Provided data -

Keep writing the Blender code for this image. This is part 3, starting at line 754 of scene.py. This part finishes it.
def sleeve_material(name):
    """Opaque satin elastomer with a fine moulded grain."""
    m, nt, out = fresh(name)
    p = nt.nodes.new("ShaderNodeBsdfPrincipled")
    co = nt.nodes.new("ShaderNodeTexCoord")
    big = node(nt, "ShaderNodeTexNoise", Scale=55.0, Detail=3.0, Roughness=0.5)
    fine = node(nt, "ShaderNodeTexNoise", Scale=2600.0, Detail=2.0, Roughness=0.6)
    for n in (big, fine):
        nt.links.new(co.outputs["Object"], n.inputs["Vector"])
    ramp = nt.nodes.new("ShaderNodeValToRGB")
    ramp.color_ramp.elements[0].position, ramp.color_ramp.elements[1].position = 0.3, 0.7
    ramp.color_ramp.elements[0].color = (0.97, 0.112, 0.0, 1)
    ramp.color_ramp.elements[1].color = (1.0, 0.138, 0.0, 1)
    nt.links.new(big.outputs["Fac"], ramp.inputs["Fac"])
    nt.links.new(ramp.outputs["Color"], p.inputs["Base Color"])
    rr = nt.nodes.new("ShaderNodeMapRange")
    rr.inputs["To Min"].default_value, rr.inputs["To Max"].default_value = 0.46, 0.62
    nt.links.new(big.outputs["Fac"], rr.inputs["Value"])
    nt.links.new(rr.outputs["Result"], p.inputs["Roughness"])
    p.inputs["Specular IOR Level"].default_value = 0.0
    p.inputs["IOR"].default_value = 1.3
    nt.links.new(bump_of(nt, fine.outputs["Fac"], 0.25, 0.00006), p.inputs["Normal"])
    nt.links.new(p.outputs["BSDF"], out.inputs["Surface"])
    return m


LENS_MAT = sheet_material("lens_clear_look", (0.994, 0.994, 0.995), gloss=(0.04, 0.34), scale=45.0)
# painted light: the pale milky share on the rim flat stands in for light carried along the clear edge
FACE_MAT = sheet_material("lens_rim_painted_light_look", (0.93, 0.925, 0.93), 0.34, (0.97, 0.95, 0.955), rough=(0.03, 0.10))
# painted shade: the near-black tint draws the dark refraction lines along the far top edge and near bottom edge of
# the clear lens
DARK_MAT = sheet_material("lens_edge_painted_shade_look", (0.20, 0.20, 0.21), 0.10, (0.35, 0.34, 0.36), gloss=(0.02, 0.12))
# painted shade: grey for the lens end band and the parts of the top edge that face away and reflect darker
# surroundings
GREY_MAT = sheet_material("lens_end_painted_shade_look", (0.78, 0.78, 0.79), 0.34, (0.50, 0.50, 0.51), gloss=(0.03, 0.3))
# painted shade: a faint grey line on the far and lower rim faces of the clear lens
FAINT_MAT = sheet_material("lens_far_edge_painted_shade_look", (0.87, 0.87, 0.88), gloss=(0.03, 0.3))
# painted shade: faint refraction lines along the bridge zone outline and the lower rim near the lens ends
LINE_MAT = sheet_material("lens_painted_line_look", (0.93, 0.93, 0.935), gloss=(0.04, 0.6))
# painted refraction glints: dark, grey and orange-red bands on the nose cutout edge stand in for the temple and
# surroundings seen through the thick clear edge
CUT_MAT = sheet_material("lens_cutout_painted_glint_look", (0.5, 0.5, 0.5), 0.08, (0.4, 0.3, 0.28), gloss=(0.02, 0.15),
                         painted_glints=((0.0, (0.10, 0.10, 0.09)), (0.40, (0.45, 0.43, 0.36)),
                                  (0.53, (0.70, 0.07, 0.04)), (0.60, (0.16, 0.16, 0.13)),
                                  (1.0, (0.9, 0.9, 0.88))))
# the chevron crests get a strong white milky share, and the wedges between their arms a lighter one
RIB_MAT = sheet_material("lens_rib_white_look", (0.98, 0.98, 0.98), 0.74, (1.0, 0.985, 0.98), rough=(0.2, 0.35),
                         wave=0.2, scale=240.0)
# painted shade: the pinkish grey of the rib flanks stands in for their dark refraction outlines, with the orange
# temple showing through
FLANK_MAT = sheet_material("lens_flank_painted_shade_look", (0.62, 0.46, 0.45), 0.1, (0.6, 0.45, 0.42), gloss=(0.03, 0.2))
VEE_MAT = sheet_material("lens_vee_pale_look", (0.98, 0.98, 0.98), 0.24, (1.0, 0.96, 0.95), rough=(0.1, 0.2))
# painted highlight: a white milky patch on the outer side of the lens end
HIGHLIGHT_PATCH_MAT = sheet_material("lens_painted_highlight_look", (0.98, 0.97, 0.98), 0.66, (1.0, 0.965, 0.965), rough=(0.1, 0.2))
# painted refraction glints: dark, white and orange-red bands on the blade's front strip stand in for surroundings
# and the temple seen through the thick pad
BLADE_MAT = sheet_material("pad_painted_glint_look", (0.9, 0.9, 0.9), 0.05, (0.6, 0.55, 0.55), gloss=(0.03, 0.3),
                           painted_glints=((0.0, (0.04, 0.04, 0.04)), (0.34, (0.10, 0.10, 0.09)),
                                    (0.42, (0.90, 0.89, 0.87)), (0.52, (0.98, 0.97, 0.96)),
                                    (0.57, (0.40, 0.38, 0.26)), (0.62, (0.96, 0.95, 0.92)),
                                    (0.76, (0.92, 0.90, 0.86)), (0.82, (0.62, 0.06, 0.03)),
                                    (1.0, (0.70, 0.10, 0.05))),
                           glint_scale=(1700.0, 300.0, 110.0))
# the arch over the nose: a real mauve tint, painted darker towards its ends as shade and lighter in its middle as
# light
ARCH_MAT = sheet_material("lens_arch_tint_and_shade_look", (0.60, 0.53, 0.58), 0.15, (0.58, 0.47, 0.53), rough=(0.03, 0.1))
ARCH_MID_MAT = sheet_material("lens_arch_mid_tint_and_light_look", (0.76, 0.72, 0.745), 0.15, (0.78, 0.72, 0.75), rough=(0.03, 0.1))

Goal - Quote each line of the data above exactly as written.

Response -
Keep writing the Blender code for this image. This is part 3, starting at line 754 of scene.py. This part finishes it.
def sleeve_material(name):
    """Opaque satin elastomer with a fine moulded grain."""
    m, nt, out = fresh(name)
    p = nt.nodes.new("ShaderNodeBsdfPrincipled")
    co = nt.nodes.new("ShaderNodeTexCoord")
    big = node(nt, "ShaderNodeTexNoise", Scale=55.0, Detail=3.0, Roughness=0.5)
    fine = node(nt, "ShaderNodeTexNoise", Scale=2600.0, Detail=2.0, Roughness=0.6)
    for n in (big, fine):
        nt.links.new(co.outputs["Object"], n.inputs["Vector"])
    ramp = nt.nodes.new("ShaderNodeValToRGB")
    ramp.color_ramp.elements[0].position, ramp.color_ramp.elements[1].position = 0.3, 0.7
    ramp.color_ramp.elements[0].color = (0.97, 0.112, 0.0, 1)
    ramp.color_ramp.elements[1].color = (1.0, 0.138, 0.0, 1)
    nt.links.new(big.outputs["Fac"], ramp.inputs["Fac"])
    nt.links.new(ramp.outputs["Color"], p.inputs["Base Color"])
    rr = nt.nodes.new("ShaderNodeMapRange")
    rr.inputs["To Min"].default_value, rr.inputs["To Max"].default_value = 0.46, 0.62
    nt.links.new(big.outputs["Fac"], rr.inputs["Value"])
    nt.links.new(rr.outputs["Result"], p.inputs["Roughness"])
    p.inputs["Specular IOR Level"].default_value = 0.0
    p.inputs["IOR"].default_value = 1.3
    nt.links.new(bump_of(nt, fine.outputs["Fac"], 0.25, 0.00006), p.inputs["Normal"])
    nt.links.new(p.outputs["BSDF"], out.inputs["Surface"])
    return m


LENS_MAT = sheet_material("lens_clear_look", (0.994, 0.994, 0.995), gloss=(0.04, 0.34), scale=45.0)
# painted light: the pale milky share on the rim flat stands in for light carried along the clear edge
FACE_MAT = sheet_material("lens_rim_painted_light_look", (0.93, 0.925, 0.93), 0.34, (0.97, 0.95, 0.955), rough=(0.03, 0.10))
# painted shade: the near-black tint draws the dark refraction lines along the far top edge and near bottom edge of
# the clear lens
DARK_MAT = sheet_material("lens_edge_painted_shade_look", (0.20, 0.20, 0.21), 0.10, (0.35, 0.34, 0.36), gloss=(0.02, 0.12))
# painted shade: grey for the lens end band and the parts of the top edge that face away and reflect darker
# surroundings
GREY_MAT = sheet_material("lens_end_painted_shade_look", (0.78, 0.78, 0.79), 0.34, (0.50, 0.50, 0.51), gloss=(0.03, 0.3))
# painted shade: a faint grey line on the far and lower rim faces of the clear lens
FAINT_MAT = sheet_material("lens_far_edge_painted_shade_look", (0.87, 0.87, 0.88), gloss=(0.03, 0.3))
# painted shade: faint refraction lines along the bridge zone outline and the lower rim near the lens ends
LINE_MAT = sheet_material("lens_painted_line_look", (0.93, 0.93, 0.935), gloss=(0.04, 0.6))
# painted refraction glints: dark, grey and orange-red bands on the nose cutout edge stand in for the temple and
# surroundings seen through the thick clear edge
CUT_MAT = sheet_material("lens_cutout_painted_glint_look", (0.5, 0.5, 0.5), 0.08, (0.4, 0.3, 0.28), gloss=(0.02, 0.15),
                         painted_glints=((0.0, (0.10, 0.10, 0.09)), (0.40, (0.45, 0.43, 0.36)),
                                  (0.53, (0.70, 0.07, 0.04)), (0.60, (0.16, 0.16, 0.13)),
                                  (1.0, (0.9, 0.9, 0.88))))
# the chevron crests get a strong white milky share, and the wedges between their arms a lighter one
RIB_MAT = sheet_material("lens_rib_white_look", (0.98, 0.98, 0.98), 0.74, (1.0, 0.985, 0.98), rough=(0.2, 0.35),
                         wave=0.2, scale=240.0)
# painted shade: the pinkish grey of the rib flanks stands in for their dark refraction outlines, with the orange
# temple showing through
FLANK_MAT = sheet_material("lens_flank_painted_shade_look", (0.62, 0.46, 0.45), 0.1, (0.6, 0.45, 0.42), gloss=(0.03, 0.2))
VEE_MAT = sheet_material("lens_vee_pale_look", (0.98, 0.98, 0.98), 0.24, (1.0, 0.96, 0.95), rough=(0.1, 0.2))
# painted highlight: a white milky patch on the outer side of the lens end
HIGHLIGHT_PATCH_MAT = sheet_material("lens_painted_highlight_look", (0.98, 0.97, 0.98), 0.66, (1.0, 0.965, 0.965), rough=(0.1, 0.2))
# painted refraction glints: dark, white and orange-red bands on the blade's front strip stand in for surroundings
# and the temple seen through the thick pad
BLADE_MAT = sheet_material("pad_painted_glint_look", (0.9, 0.9, 0.9), 0.05, (0.6, 0.55, 0.55), gloss=(0.03, 0.3),
                           painted_glints=((0.0, (0.04, 0.04, 0.04)), (0.34, (0.10, 0.10, 0.09)),
                                    (0.42, (0.90, 0.89, 0.87)), (0.52, (0.98, 0.97, 0.96)),
                                    (0.57, (0.40, 0.38, 0.26)), (0.62, (0.96, 0.95, 0.92)),
                                    (0.76, (0.92, 0.90, 0.86)), (0.82, (0.62, 0.06, 0.03)),
                                    (1.0, (0.70, 0.10, 0.05))),
                           glint_scale=(1700.0, 300.0, 110.0))
# the arch over the nose: a real mauve tint, painted darker towards its ends as shade and lighter in its middle as
# light
ARCH_MAT = sheet_material("lens_arch_tint_and_shade_look", (0.60, 0.53, 0.58), 0.15, (0.58, 0.47, 0.53), rough=(0.03, 0.1))
ARCH_MID_MAT = sheet_material("lens_arch_mid_tint_and_light_look", (0.76, 0.72, 0.745), 0.15, (0.78, 0.72, 0.75), rough=(0.03, 0.1))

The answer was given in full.